» **PROBLEM REQUIREMENTS**: Pick out every line with the word "from" and copy it.

» **DATASET EXTRACT**:
## START

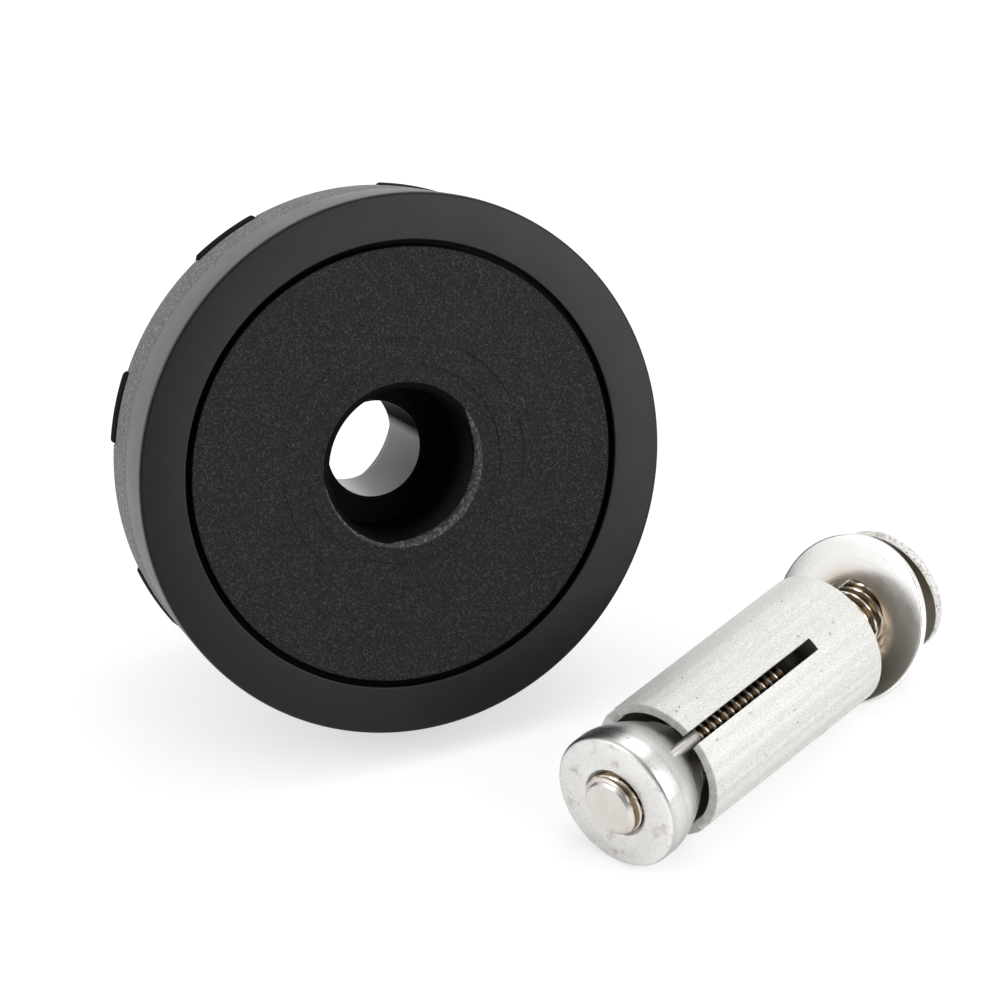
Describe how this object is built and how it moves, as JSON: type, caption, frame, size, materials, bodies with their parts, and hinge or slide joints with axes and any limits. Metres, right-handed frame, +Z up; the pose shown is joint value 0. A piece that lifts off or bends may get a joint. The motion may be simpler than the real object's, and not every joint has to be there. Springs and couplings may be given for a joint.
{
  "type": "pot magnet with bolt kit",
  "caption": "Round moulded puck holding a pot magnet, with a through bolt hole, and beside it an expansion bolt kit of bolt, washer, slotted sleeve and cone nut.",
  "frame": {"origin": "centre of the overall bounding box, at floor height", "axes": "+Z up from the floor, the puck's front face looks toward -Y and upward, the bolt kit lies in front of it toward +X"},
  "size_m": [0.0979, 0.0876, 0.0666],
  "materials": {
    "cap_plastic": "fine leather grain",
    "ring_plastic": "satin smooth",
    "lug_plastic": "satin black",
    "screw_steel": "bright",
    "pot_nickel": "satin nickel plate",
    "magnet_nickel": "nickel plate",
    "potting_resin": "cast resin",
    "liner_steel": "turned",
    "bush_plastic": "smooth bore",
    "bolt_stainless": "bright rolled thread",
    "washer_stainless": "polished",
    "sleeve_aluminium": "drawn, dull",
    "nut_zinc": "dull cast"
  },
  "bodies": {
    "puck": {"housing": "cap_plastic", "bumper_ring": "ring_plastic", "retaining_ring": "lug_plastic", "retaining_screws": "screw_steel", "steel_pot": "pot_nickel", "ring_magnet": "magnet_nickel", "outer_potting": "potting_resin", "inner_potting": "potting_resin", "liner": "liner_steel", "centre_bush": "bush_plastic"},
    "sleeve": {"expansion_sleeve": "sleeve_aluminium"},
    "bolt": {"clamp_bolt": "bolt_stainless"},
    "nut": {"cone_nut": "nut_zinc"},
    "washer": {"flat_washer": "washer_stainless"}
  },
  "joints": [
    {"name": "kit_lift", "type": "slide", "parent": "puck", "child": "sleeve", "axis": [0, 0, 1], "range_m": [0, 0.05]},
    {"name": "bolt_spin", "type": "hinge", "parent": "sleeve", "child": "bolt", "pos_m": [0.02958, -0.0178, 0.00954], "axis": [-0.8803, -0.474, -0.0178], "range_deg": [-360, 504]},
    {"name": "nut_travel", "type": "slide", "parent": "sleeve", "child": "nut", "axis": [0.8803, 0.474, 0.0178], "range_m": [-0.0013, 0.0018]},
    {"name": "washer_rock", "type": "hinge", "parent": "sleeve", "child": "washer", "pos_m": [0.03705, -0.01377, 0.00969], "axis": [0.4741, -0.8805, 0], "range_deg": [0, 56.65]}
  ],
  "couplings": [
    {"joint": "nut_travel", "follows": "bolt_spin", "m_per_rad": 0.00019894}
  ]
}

## END
## START

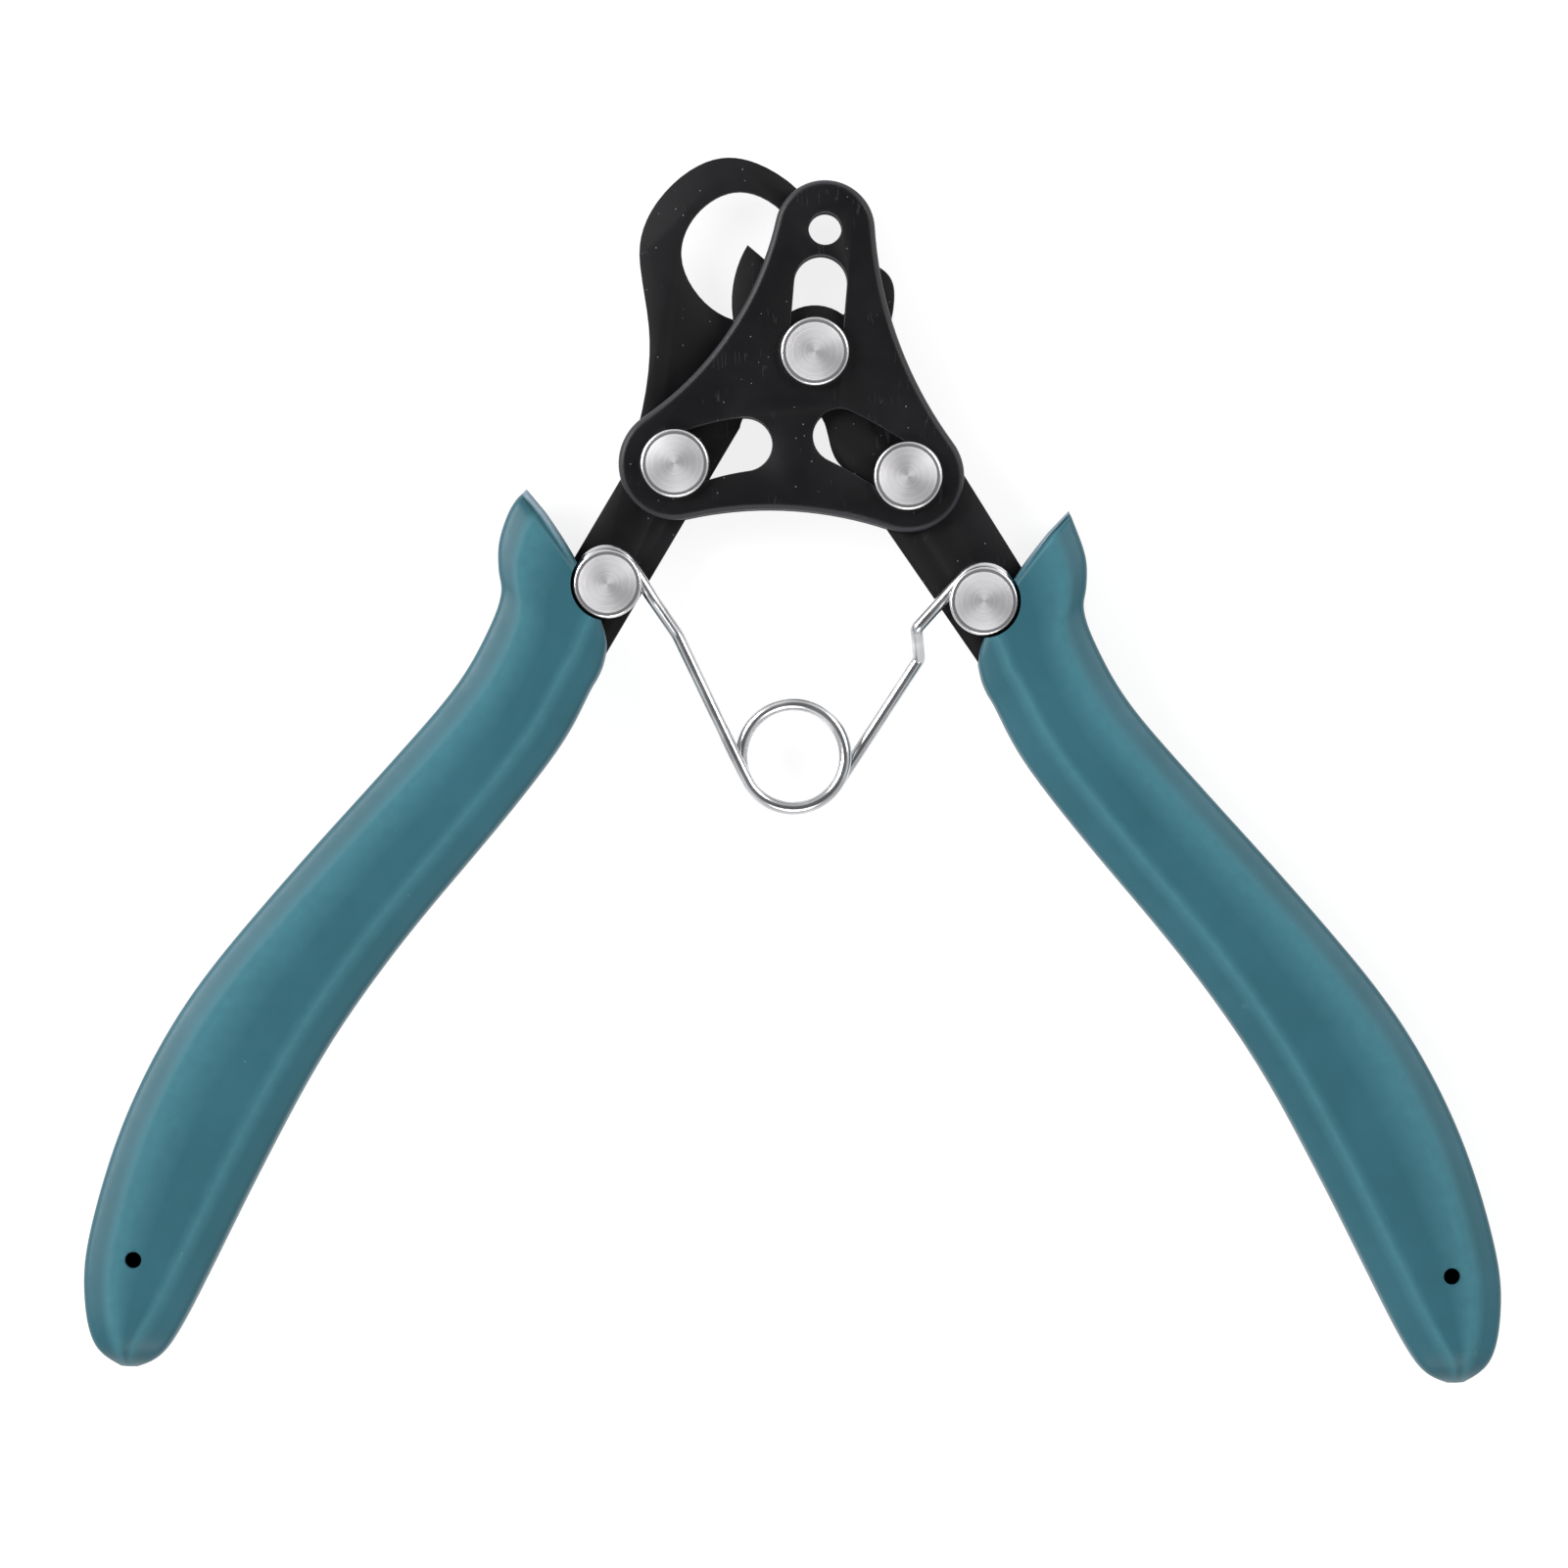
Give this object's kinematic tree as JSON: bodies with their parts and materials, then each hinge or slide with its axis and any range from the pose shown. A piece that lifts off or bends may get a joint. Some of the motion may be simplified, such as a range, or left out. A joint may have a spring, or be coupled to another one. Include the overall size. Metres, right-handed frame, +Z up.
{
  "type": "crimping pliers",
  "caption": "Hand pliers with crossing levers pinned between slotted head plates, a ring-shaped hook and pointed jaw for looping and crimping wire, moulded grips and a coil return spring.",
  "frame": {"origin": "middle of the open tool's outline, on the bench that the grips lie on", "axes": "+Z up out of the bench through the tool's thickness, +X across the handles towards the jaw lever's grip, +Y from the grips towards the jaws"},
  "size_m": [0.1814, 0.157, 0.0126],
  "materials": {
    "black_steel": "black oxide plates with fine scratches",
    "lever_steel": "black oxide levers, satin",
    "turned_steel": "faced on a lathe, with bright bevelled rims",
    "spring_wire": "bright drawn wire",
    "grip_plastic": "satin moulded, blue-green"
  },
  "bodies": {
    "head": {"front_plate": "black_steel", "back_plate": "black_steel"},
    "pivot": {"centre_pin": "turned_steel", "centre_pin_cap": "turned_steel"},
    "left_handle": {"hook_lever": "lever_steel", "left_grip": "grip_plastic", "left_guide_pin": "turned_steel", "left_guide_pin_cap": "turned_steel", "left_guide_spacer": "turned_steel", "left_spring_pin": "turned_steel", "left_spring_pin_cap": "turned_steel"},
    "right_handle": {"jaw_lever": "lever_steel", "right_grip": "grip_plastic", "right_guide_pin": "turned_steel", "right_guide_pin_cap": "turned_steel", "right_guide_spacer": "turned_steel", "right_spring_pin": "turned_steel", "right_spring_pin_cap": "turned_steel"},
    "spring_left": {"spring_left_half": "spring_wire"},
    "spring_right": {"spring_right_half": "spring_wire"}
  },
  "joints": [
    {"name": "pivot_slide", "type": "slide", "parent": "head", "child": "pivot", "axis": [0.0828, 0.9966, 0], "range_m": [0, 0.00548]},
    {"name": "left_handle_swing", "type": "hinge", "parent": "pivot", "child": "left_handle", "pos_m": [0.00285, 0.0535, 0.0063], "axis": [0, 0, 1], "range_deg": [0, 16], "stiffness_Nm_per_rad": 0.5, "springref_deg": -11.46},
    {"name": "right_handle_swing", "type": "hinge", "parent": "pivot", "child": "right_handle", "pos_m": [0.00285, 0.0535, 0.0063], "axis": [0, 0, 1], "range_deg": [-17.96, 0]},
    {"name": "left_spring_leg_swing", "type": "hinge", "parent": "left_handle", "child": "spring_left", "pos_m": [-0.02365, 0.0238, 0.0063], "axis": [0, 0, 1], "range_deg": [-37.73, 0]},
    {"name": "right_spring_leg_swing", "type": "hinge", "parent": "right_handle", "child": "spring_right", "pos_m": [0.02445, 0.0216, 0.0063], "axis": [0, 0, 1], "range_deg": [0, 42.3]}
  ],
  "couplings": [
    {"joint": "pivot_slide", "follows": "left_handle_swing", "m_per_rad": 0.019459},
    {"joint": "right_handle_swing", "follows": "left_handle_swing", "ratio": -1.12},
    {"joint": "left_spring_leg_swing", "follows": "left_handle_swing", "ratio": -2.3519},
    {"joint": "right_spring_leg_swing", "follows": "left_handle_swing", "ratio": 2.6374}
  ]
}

## END
## START

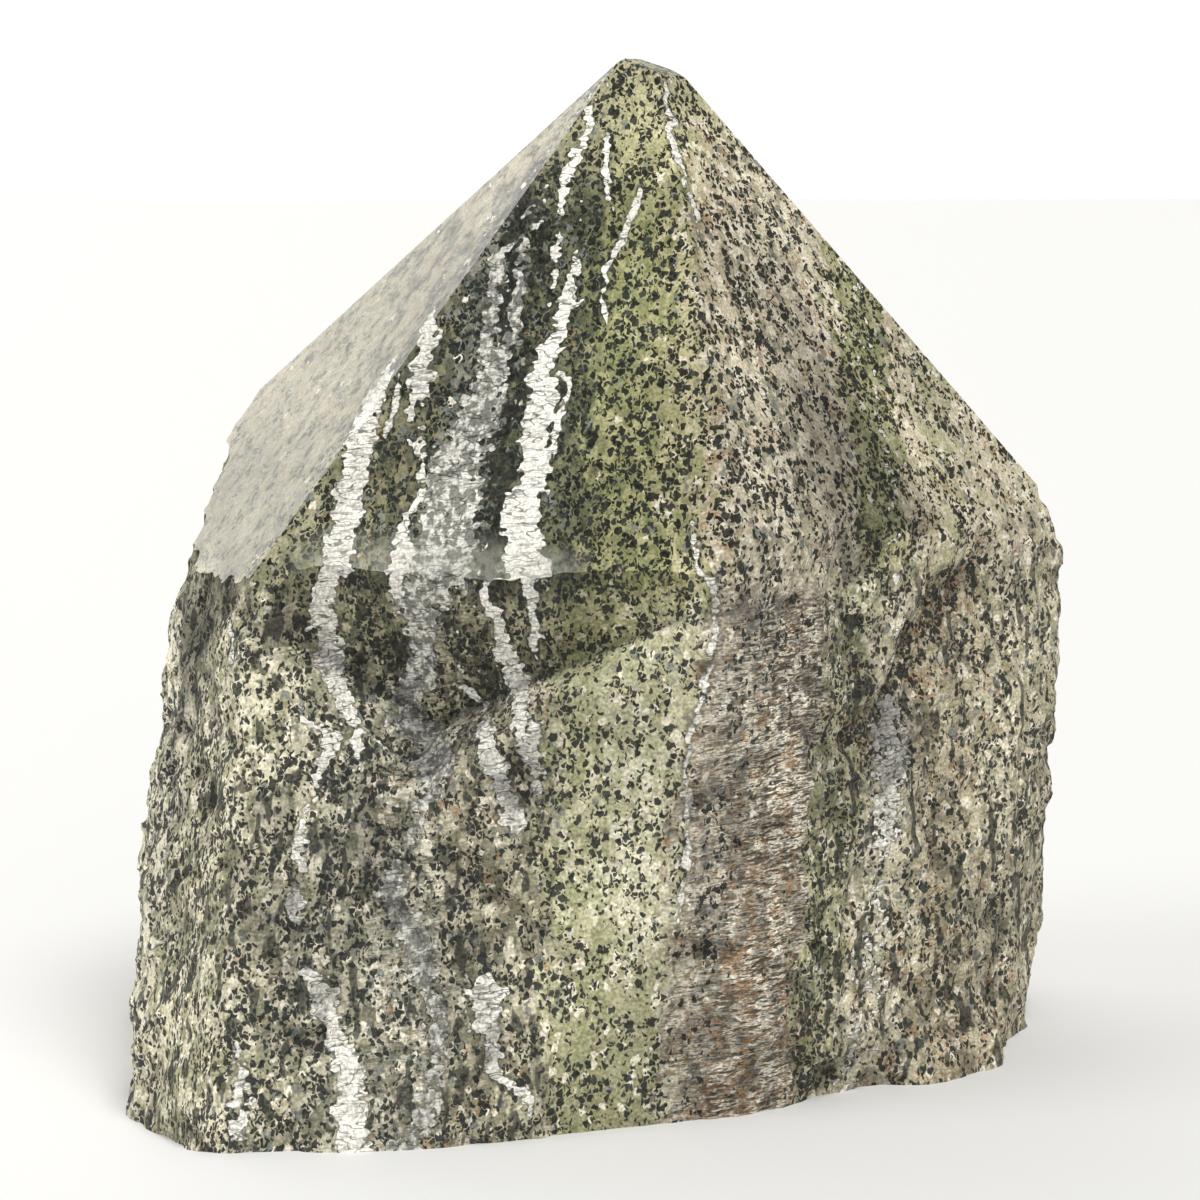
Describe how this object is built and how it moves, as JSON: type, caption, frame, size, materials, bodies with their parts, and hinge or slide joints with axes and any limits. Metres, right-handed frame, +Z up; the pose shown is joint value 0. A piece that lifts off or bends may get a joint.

## END

» **RESULT OF THE EXERCISE**:
  "frame": {"origin": "centre of the overall bounding box, at floor height", "axes": "+Z up from the floor, the puck's front face looks toward -Y and upward, the bolt kit lies in front of it toward +X"},
Give this object's kinematic tree as JSON: bodies with their parts and materials, then each hinge or slide with its axis and any range from the pose shown. A piece that lifts off or bends may get a joint. Some of the motion may be simplified, such as a range, or left out. A joint may have a spring, or be coupled to another one. Include the overall size. Metres, right-handed frame, +Z up.
  "frame": {"origin": "middle of the open tool's outline, on the bench that the grips lie on", "axes": "+Z up out of the bench through the tool's thickness, +X across the handles towards the jaw lever's grip, +Y from the grips towards the jaws"},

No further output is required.